** Task to complete **
Repeat exactly the lines of the listing below, please, starting with the first and ending with the line containing "const FOOT_RADIUS = 0.4;"; leave out the rest.

======== Source material

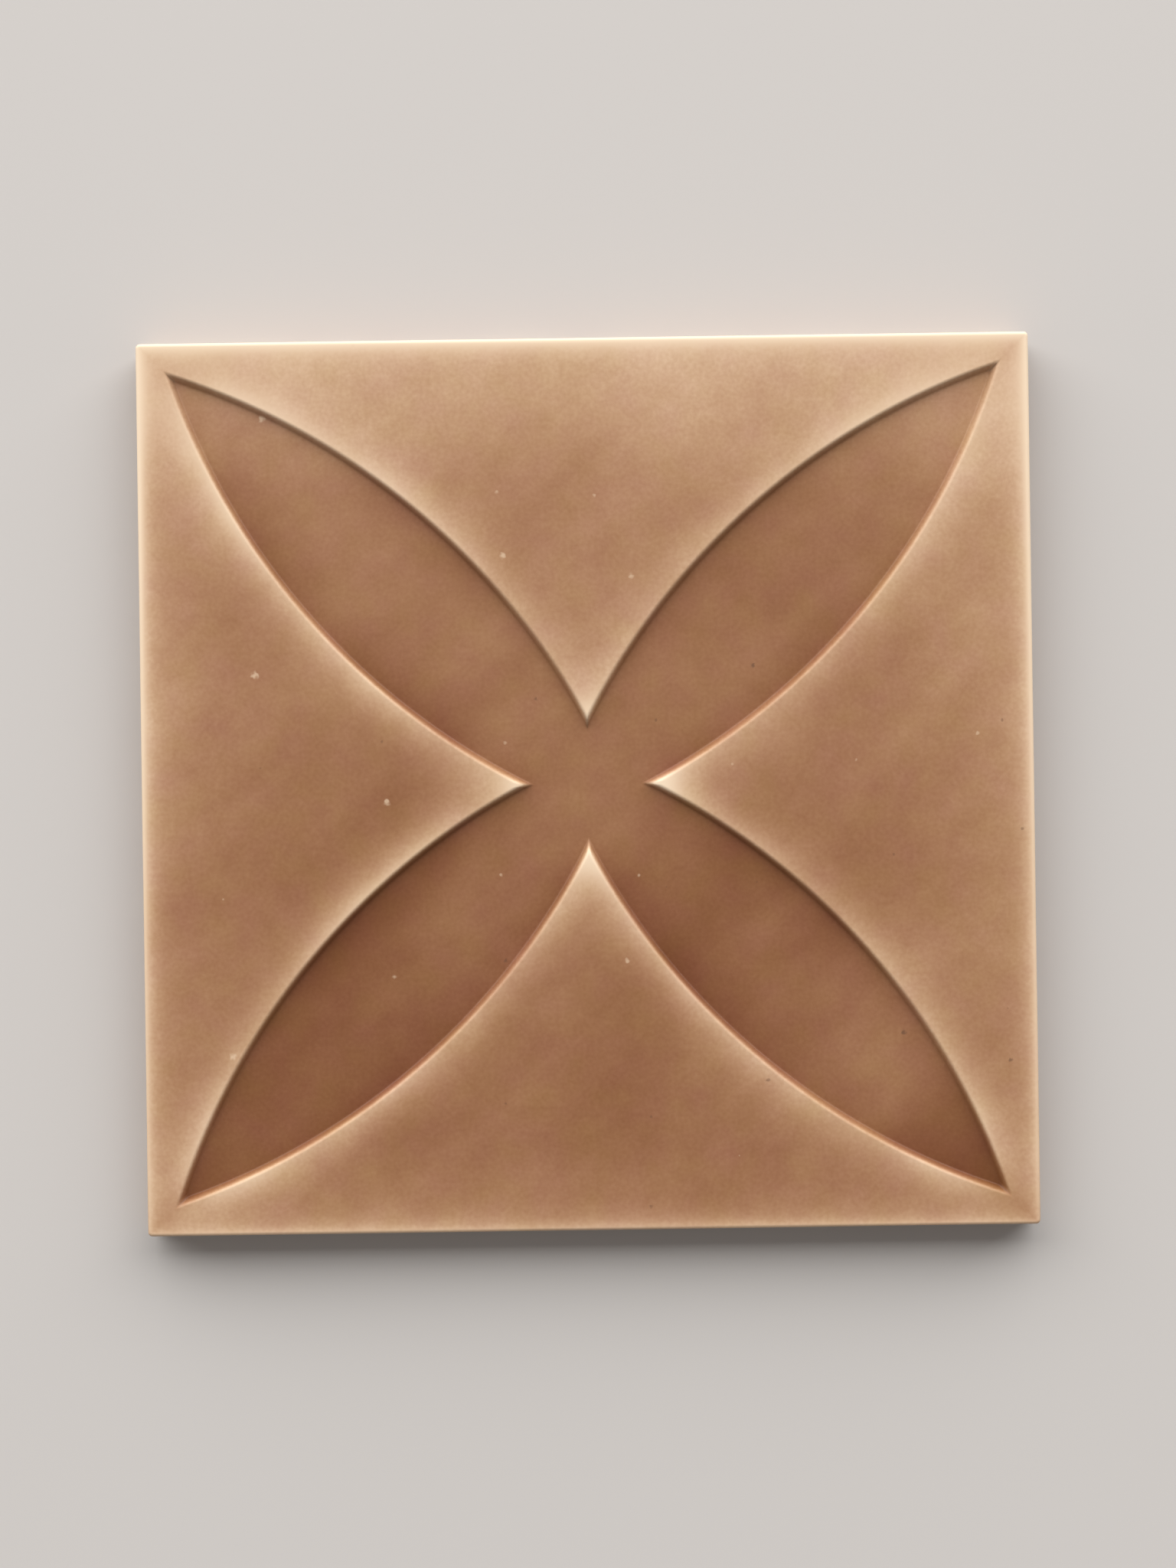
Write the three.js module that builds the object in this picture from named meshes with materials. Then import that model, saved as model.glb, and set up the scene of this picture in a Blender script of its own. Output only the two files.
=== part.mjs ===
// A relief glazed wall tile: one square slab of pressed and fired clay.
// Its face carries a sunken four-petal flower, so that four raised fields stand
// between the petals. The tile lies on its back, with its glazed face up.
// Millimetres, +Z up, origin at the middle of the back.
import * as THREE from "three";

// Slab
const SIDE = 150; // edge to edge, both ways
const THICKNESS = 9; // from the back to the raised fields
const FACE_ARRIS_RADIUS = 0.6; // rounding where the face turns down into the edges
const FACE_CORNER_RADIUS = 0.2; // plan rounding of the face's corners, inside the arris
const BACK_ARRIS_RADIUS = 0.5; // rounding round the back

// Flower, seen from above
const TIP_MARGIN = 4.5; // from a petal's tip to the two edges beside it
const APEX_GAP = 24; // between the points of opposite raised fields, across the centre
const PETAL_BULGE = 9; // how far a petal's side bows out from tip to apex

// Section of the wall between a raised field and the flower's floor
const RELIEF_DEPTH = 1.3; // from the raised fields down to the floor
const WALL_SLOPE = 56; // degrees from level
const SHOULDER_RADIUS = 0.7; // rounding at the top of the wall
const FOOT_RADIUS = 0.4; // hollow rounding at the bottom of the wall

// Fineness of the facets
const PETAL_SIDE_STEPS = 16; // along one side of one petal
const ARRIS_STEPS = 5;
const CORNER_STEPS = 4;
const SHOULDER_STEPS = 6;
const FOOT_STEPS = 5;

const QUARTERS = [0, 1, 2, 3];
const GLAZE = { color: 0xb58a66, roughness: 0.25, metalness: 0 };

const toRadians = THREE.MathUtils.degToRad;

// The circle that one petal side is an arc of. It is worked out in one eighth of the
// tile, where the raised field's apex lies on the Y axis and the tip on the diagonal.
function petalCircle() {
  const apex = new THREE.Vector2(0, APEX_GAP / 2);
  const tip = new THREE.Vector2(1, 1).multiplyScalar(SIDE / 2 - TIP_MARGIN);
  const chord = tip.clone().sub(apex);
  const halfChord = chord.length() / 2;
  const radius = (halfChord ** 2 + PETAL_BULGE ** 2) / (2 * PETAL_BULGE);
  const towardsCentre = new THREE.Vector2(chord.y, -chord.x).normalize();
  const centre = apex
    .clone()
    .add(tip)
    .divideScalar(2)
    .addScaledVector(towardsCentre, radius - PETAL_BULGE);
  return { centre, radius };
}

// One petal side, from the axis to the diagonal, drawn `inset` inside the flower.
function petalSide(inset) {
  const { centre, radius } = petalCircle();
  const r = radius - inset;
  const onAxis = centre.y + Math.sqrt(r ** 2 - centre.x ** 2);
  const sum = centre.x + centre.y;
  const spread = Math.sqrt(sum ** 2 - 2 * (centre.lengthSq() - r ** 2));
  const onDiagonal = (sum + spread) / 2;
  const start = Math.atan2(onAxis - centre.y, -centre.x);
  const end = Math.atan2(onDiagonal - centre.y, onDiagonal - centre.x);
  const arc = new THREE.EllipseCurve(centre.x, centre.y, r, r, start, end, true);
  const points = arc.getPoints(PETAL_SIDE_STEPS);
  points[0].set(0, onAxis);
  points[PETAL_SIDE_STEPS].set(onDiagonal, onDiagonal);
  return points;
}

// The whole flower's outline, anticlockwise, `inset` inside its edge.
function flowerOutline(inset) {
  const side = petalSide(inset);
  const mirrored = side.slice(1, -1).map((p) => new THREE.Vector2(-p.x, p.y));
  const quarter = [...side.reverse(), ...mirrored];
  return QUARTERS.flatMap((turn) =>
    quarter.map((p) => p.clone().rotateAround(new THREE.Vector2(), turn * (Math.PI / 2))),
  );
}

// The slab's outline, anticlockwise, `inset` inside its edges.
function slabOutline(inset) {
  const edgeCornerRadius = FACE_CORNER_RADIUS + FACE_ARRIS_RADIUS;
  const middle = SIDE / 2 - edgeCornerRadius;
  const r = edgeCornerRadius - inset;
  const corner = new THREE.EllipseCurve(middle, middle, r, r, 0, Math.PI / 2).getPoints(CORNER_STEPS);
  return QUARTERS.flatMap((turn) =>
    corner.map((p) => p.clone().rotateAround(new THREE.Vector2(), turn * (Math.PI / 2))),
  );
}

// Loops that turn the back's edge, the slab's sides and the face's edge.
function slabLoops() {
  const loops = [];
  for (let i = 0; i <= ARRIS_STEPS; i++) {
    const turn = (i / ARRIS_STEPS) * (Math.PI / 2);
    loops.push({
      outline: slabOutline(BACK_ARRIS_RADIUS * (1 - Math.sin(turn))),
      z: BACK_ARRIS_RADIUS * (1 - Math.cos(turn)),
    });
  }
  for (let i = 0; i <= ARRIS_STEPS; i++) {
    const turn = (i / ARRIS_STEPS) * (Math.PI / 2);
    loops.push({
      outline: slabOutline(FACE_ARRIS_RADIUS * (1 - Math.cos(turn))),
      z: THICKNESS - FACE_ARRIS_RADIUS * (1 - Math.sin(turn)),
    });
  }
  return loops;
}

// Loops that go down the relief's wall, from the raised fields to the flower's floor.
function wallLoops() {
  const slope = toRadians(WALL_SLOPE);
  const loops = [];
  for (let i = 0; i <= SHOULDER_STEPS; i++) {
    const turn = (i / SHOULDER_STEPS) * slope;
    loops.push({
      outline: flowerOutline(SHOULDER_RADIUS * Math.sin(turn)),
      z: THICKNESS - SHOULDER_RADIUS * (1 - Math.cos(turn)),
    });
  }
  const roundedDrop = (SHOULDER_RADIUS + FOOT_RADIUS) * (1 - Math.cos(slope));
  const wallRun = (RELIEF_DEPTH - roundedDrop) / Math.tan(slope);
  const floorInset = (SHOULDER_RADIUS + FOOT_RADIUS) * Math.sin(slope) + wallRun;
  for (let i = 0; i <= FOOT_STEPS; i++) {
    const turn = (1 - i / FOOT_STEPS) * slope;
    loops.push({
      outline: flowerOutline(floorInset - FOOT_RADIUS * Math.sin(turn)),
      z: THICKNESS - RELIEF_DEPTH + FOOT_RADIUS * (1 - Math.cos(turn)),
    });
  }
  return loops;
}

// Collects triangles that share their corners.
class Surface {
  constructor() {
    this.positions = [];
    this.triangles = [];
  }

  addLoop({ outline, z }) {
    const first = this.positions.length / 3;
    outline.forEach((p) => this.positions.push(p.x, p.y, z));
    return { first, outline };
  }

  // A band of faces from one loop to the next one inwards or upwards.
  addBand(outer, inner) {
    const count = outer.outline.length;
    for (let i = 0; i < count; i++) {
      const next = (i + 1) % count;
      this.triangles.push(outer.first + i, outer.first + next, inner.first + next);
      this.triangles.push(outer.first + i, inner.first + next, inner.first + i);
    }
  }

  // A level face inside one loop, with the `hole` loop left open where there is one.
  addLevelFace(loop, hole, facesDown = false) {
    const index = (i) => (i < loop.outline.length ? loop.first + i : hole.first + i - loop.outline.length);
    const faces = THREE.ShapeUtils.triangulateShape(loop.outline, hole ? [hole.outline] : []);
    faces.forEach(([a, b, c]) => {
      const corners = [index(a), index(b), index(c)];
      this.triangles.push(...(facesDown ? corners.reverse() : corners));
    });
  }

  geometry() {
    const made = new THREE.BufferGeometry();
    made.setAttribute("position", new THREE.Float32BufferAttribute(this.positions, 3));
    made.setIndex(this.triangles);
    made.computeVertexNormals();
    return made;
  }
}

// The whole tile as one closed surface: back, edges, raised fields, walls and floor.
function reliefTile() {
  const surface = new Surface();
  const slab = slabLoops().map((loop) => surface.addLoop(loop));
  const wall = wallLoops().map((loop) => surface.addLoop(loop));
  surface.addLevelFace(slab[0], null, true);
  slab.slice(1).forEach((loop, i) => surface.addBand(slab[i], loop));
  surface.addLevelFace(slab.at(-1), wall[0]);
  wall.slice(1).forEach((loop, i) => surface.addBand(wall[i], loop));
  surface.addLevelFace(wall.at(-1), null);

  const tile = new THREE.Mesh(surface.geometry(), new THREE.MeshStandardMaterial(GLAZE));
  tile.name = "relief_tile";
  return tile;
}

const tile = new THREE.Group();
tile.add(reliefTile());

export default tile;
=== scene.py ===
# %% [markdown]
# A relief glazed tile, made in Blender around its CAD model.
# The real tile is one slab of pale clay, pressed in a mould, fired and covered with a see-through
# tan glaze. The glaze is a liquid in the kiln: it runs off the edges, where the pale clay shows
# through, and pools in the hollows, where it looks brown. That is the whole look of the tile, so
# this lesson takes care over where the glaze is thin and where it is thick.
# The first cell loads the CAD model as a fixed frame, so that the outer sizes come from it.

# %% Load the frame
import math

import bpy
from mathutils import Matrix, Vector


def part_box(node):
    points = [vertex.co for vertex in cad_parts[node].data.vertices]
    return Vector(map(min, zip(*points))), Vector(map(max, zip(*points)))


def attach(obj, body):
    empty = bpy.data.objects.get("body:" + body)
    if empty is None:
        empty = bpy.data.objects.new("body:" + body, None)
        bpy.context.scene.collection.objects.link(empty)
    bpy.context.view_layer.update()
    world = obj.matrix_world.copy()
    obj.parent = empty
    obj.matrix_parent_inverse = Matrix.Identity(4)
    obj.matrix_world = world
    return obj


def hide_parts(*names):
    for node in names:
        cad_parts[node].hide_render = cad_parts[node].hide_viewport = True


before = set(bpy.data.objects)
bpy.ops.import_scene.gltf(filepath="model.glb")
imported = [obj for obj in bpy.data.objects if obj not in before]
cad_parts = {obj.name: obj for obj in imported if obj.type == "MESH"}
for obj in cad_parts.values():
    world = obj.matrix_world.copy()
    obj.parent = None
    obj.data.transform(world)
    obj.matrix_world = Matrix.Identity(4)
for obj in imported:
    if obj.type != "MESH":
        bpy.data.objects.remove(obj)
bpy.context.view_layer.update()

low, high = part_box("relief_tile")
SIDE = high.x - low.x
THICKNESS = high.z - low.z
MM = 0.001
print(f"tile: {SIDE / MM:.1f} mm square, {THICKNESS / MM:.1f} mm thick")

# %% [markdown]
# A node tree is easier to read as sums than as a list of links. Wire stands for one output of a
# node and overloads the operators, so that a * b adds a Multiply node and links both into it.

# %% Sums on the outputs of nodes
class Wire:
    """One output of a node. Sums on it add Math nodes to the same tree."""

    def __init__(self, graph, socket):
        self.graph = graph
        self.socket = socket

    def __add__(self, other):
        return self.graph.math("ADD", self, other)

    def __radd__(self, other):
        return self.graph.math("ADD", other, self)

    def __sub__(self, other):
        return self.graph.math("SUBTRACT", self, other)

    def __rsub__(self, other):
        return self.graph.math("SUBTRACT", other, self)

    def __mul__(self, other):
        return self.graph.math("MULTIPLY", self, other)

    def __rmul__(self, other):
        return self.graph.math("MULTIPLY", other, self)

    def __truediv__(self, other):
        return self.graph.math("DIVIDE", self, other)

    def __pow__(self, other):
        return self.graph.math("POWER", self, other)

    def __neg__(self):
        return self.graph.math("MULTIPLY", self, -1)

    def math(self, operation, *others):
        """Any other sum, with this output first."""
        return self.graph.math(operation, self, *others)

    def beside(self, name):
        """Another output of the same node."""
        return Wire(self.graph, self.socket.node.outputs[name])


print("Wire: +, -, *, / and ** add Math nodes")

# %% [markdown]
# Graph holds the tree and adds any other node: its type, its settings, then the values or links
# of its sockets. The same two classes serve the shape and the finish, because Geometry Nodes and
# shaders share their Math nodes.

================

** Result of this task **
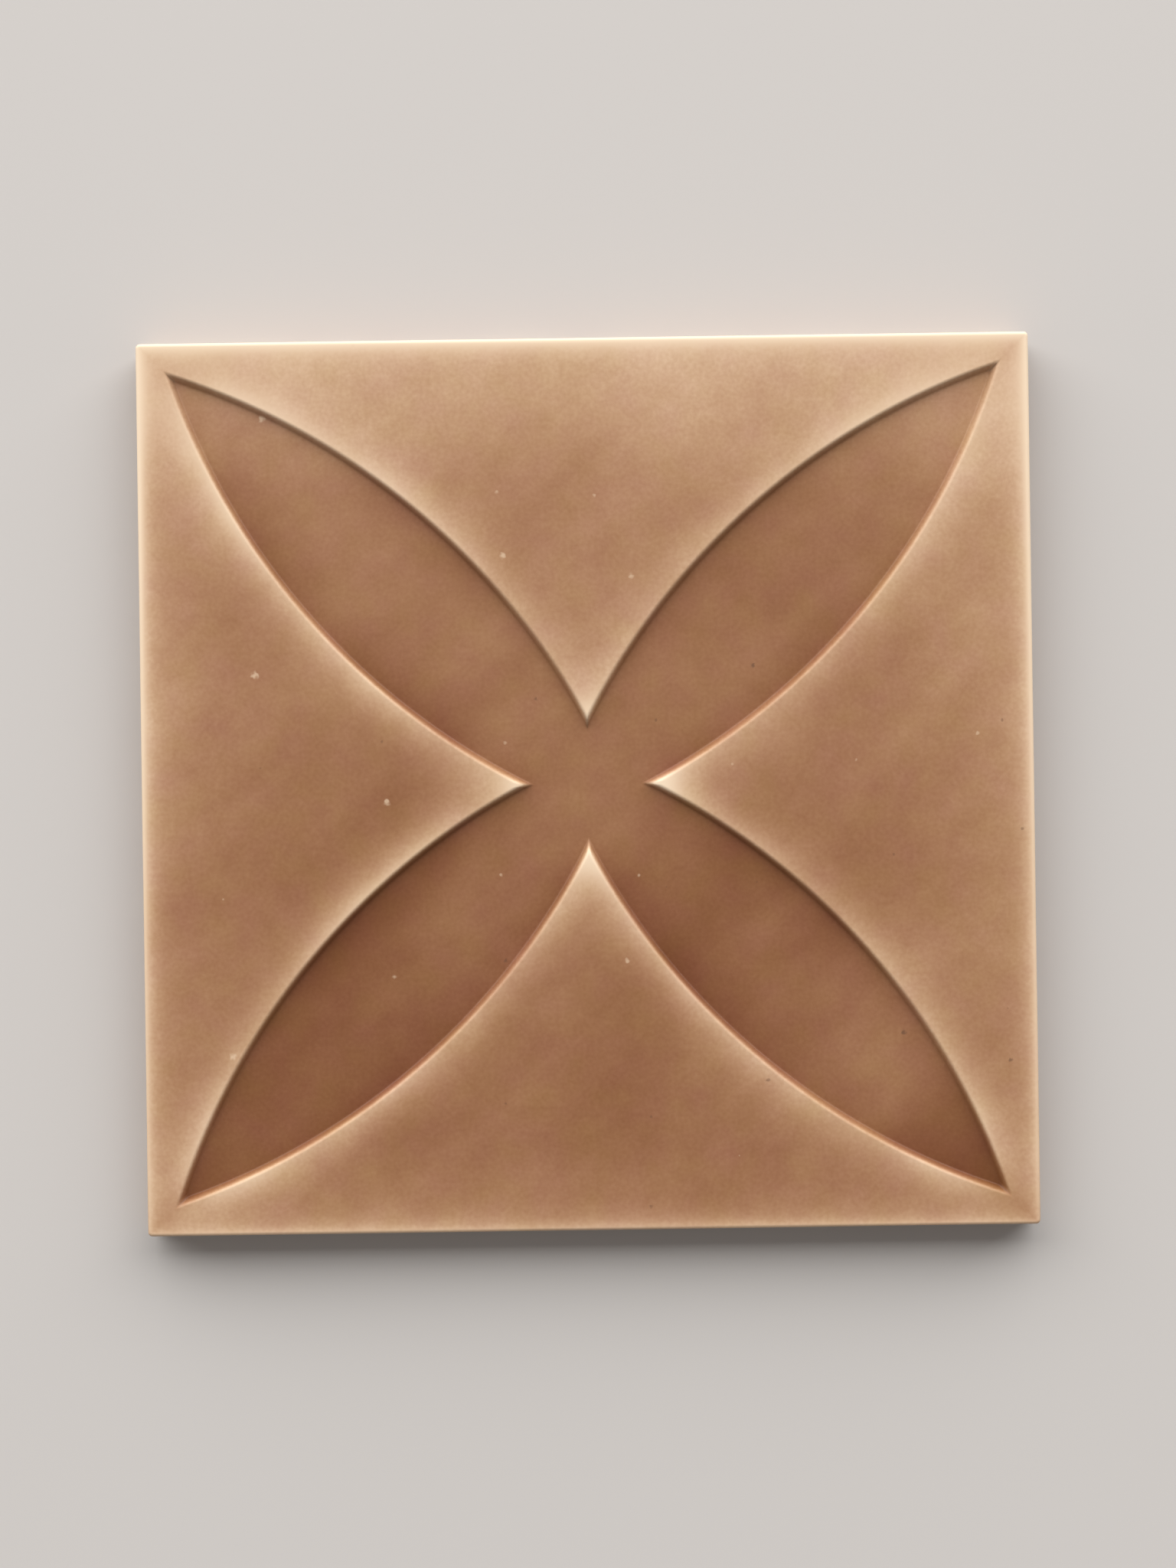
Write the three.js module that builds the object in this picture from named meshes with materials. Then import that model, saved as model.glb, and set up the scene of this picture in a Blender script of its own. Output only the two files.
=== part.mjs ===
// A relief glazed wall tile: one square slab of pressed and fired clay.
// Its face carries a sunken four-petal flower, so that four raised fields stand
// between the petals. The tile lies on its back, with its glazed face up.
// Millimetres, +Z up, origin at the middle of the back.
import * as THREE from "three";

// Slab
const SIDE = 150; // edge to edge, both ways
const THICKNESS = 9; // from the back to the raised fields
const FACE_ARRIS_RADIUS = 0.6; // rounding where the face turns down into the edges
const FACE_CORNER_RADIUS = 0.2; // plan rounding of the face's corners, inside the arris
const BACK_ARRIS_RADIUS = 0.5; // rounding round the back

// Flower, seen from above
const TIP_MARGIN = 4.5; // from a petal's tip to the two edges beside it
const APEX_GAP = 24; // between the points of opposite raised fields, across the centre
const PETAL_BULGE = 9; // how far a petal's side bows out from tip to apex

// Section of the wall between a raised field and the flower's floor
const RELIEF_DEPTH = 1.3; // from the raised fields down to the floor
const WALL_SLOPE = 56; // degrees from level
const SHOULDER_RADIUS = 0.7; // rounding at the top of the wall
const FOOT_RADIUS = 0.4; // hollow rounding at the bottom of the wall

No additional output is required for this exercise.